IIRC, the first required Void point use, so it's a very limited ability, and the second is actually two feats: Way of the Lion and the Final Lesson., and WotL grants you a +2 bonus on attacks against creatures with natural or regular armor (you can take it multiple times, though the bonus gained cannot exceed the armor bonus of the target). The Pincers Hold, the Tail Strikes does not grant free action feinting, though it does make your successful feint attack an auto threat. Gusai's Technique allows you a very limited free action feint.

Since I'm already on about feats, you have ones like The Mountain Does Not Move, which is basically the prototype for Iron Heart Surge: as a free action before your turn starts you may spend a Void point to ignore any or all of a lot of unpleasant status effects, incl. nauseated, unconscious, dying, etc. for 1 round. Personally, I feel that to correctly represent TMDNM from the R&K game it should also allow you to ignore penalties to rolls as well. The Mountain Does Not Move allows you to spend Void points to make a Fortitude ST to ignore damage.
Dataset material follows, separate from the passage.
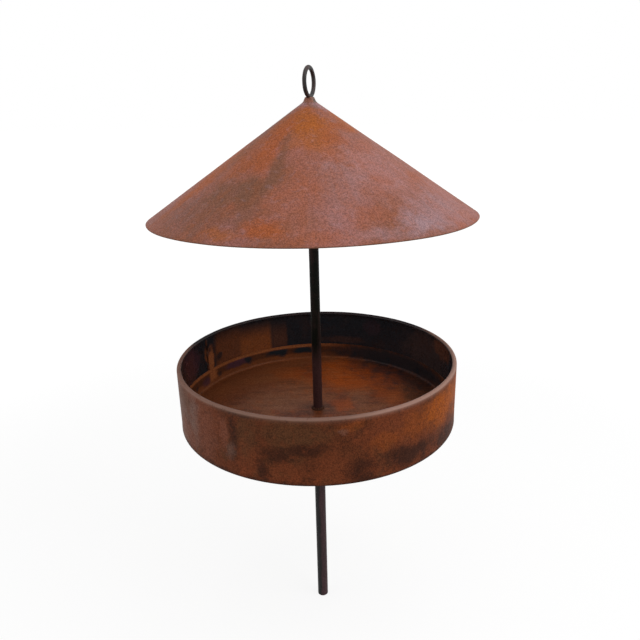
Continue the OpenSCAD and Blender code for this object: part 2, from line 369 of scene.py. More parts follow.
def lap_share(size, angles, radius):
    """Height of the roof's outer layer above the cone, as a share of the sheet. The layer's top is a flat
    that touches the cone at the lap's root and rises over it to the free edge, where it bends smoothly
    into one full sheet."""
    slope = size.roof_rise / size.roof_radius
    past_edge = (angles - size.roof_seam) % (2 * np.pi)
    inside = past_edge < size.roof_lap
    to_root = np.where(inside, size.roof_lap - past_edge, 0)
    rise = slope * radius[None, :] * (1 - np.cos(to_root))[:, None] * math.cos(cone_slope(size))
    share = rise / size.roof_sheet
    tightness = 12
    share = 1 - np.log1p(np.exp(tightness * (1 - share))) / tightness
    flat = 1 - math.log1p(math.exp(tightness)) / tightness
    share = np.clip((share - flat) / (1 - flat), 0, 1)
    return share * ease(radius, 9 * MM, 14 * MM) * inside[:, None]


def roof_sheet_grid(size):
    """Cone of sheet with a lapped seam. Its section runs out along the underside, round the cut edge at the
    rim and back along the top. Each point is a distance down the slope plus a distance off the outer
    face, and the whole sheet waves a little, as a cone rolled by hand does."""
    slope = cone_slope(size)
    seam = size.roof_seam
    cut = 0.35 * MM
    rim = size.roof_radius - 0.13 * MM
    angles = turns_with(620, seam - 6 * HAIR, seam - HAIR, seam + HAIR, seam + 6 * HAIR)
    under = size.roof_hole + (rim - size.roof_hole) * np.linspace(0, 1, 42)[:-1] ** 0.8
    over = size.roof_hole + (rim - cut - size.roof_hole) * np.linspace(1, 0, 78)
    edge = np.linspace(0, 1, 15)[1:-1]
    lap_rim = lap_share(size, angles, np.array([rim]))
    layers = edge[None, :] * (1 + lap_rim)
    lower = np.abs(2 * layers - 1)
    upper = np.abs(2 * (layers - 1) / np.maximum(lap_rim, 0.02) - 1)
    bulge = np.where(layers <= 1, lower, upper).clip(0, 1)
    columns = np.ones((len(angles), 1))
    radius = np.concatenate([columns * under, rim - cut * (1 - np.sqrt(1 - bulge**4)), columns * over], 1)
    off = np.concatenate([-columns * np.ones_like(under), layers - 1, lap_share(size, angles, over)], 1)
    height = cone_height(size, radius)
    wave = uneven(round_axis(angles, radius, height), (0.20, 95, 3), (0.05, 31, 4))
    off = off * size.roof_sheet + wave * ease(radius, 12 * MM, 60 * MM)
    radius = radius + off * math.sin(slope)
    height = height + off * math.cos(slope)
    rows = np.arange(radius.shape[1])
    rim_row = len(under)
    beneath = 1 - ease(rows, rim_row - 1, rim_row + 4)
    at_rim = 1 - ease(np.abs(rows - rim_row - 6), 5, 9)
    past = np.abs(between(angles, seam))[:, None] * radius
    at_seam = (1 - ease(past, 0.4 * MM, 1.6 * MM)) * (rows > rim_row + 1)
    # beneath marks the roof's underside, which the finish darkens with painted shade.
    marks = {"beneath": beneath[None, :], "edge": np.maximum(at_rim, at_seam)}
    return round_axis(angles, radius, height), marks


def bead_grid(centre, along, normal, half_width, rise, seed):
    """Short run of weld. Its width follows a flattened ellipse from end to end, its section is a half oval
    above the sheet and a shallow one below, and crescents cross it where each drop of metal froze."""
    side = np.cross(normal, along)
    share = np.sin(np.linspace(-np.pi / 2, np.pi / 2, 34))[None, :]
    angle = evenly(28)[:, None]
    width = np.sqrt(np.clip(1 - np.abs(share) ** 3.2, 0, 1))
    drops = np.cos(2 * np.pi * (2.6 * share + 0.35 * np.sin(angle) + 0.1 * seed))
    swell = 1 + 0.07 * drops
    across = half_width * width * np.cos(angle) * swell
    up = rise * width * np.where(np.sin(angle) > 0, np.sin(angle) * swell, 0.35 * np.sin(angle))
    ahead = share * TACK_LENGTH / 2 * np.ones_like(angle)
    grid = np.asarray(centre) + ahead[..., None] * along + across[..., None] * side + up[..., None] * normal
    return grid + uneven(grid, (0.05, 2.2, seed))[..., None] * normal


def roof_tack_grids(size):
    """Tacks along the straight free edge of the roof's lap."""
    slope = cone_slope(size)
    out = facing(size.roof_seam)
    along = out * math.cos(slope) - UPWARD * math.sin(slope)
    normal = out * math.sin(slope) + UPWARD * math.cos(slope)
    aside = np.cross(along, normal)
    grids = []
    for number, radius in enumerate(np.linspace(0.25, 0.9, 5) * size.roof_radius):
        centre = out * radius + UPWARD * cone_height(size, radius) + aside * 0.2 * MM
        grids.append(bead_grid(centre, along, normal, 1.55 * MM, 1.5 * MM, 20 + number))
    return grids


def ring_underside(size, grid):
    """Height of the underside of the ring's wire over each point, or far above where there is no wire."""
    half = np.clip(size.ring_wire**2 - grid[..., 0] ** 2, 0, None)
    outer = size.ring_radius + np.sqrt(half)
    middle = size.ring_bottom + size.ring_radius + size.ring_wire
    reach = np.clip(outer**2 - grid[..., 1] ** 2, 0, None)
    return np.where(half > 0, middle - np.sqrt(reach), 1.0)


def tip_weld_grid(size):
    """Mound of weld over the roof's tip. Its section runs in a hollow curve from the foot on the cone to a
    narrow top, and closes under the ring's wire, which lies in it. Ripples run round it."""
    foot = (size.tip_weld, cone_height(size, size.tip_weld) - 0.15 * MM)
    top = (4.25 * MM, size.ring_bottom + 1.5 * MM)
    base = cone_height(size, size.roof_hole)
    profile, parts = joined(
        line((0, base + 0.4 * MM), (size.stub_radius, base + 0.4 * MM), 6),
        line((size.stub_radius + 0.04 * MM, base - 0.3 * MM), (foot[0] - 0.2 * MM, foot[1] - 0.1 * MM), 8),
        line(foot, top, 34),
        line((top[0] - 0.25 * MM, top[1] + 0.02 * MM), (0, top[1] - 0.1 * MM), 22),
    )
    first, last = parts[2:4]
    hollow = 0.55 * MM * np.sin(np.linspace(0, np.pi, last - first))
    profile[first:last, 0] -= hollow * 0.53
    profile[first:last, 1] -= hollow * 0.85
    angles = evenly(144)
    grid = lathe(profile, angles)
    rows = np.arange(len(profile))
    face = ease(rows, first, first + 6) * (1 - ease(rows, last + 4, last + 18))
    lean = 0.18 * (rows[None, :] - first)
    run = np.cos(angles[:, None] * 11 + lean + 0.6 * np.sin(3 * angles)[:, None])
    grid = spin_out(grid, (0.14 * MM * run + uneven(grid, (0.16, 5, 8)) - 0.05 * MM) * face)
    grid[..., 2] += uneven(grid, (0.10, 4, 9)) * face
    limit = ring_underside(size, grid) - 0.03 * MM
    grid[..., 2] = np.where(rows > last - 8, np.minimum(grid[..., 2], limit), grid[..., 2])
    return grid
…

Way of the Crab - move at normal speed while weaing heavy armor, increase Max Dex by 1, and reduce ACP by 1. (can you tell I'm a Crab fanboy?)

However, I can't recall these ACFs or Flaws you mentioned. Which books are they in?

If you are going to introduce these books to your game, Roxxy, especially the Void point mechanic, I'd give everyone Void Use for free, simply because it's annoying to have to spend a feat on something which is basically an innate ability score (and is such in the R&K game).